Remembering … that day

By JANET HART LEONARD

From the Hart

September 11, 2001

Of course I remember where I was.

Sitting there in my living room that morning, I was scared. We were attacked – not just our buildings, but our security.

As I watched, I was trying to wrap my mind around what was happening. The strongest nation in the world was being terrorized by evil and hate.

I’m writing on a Friday night, 20 years later, and tomorrow is the anniversary of that day. I’m glued to the TV, as the nation remembers.

There is still grief. As the stories are told, I feel the emotions of that day rise again. Tears fall in the same path as they fell 20 years ago.

So many final goodbyes. So many words left unspoken.

Diane Sawyer, the morning host of Good Morning America, gasps and says “Dear God” as the second plane hits the World Trade Center. I know it’s coming but it still startles me.

The news reporters were left speechless. Time stood still that day. The nation was in shock.

News correspondent Peter Jennings says he just called his kids. He reminds us to call our own kids, as he chokes back his emotions. I had already made those calls and one to my parents.

My heart remembers. My heart still feels the pain.

They show the now all-grown-up children of those killed. They were born just after 9/11.

I see the smiles of sons who resemble the smiles of their fathers. Fathers they never knew.

I see daughters who, at their weddings, will not be walked down the aisle by their fathers.

Mothers dropped off their babies at day care but they never returned to pick them up.

Voicemails were left on phones. Messages never erased.

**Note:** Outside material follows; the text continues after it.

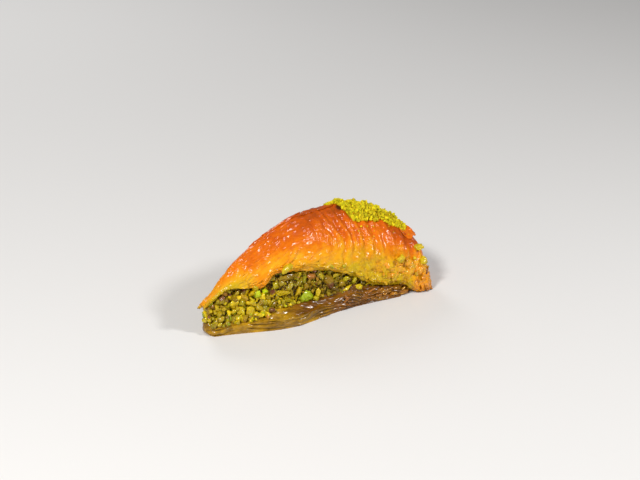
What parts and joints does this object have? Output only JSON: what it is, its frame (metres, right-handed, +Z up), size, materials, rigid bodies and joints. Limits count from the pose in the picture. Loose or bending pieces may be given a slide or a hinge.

Important papers, once stacked on desks, strewn through the rubble. The definition of importance changed that day.

First responders kept going back inside the Twin Towers. Eventually, there were no more trips to bring people out. The towers fell.

The face of grief is still with us. Echoes of screams and sirens and chaos still haunt us.

All our lives changed on 9/11. Our normal changed.

Fragility met strength 20 years ago. We would learn to be a better people because of that day.

Maybe we need to remember how we came together as a nation. Americans became kinder and more caring with each other.

Fear and hatred should never win. I pray we never again see our nation attacked like it was on 9/11.

May we be brave. May we be kind. May we remember. May we honor those who lost their lives that day by being a better people, coming together.

We learned that day that there is always hope … if we come together. I pray we again find hope.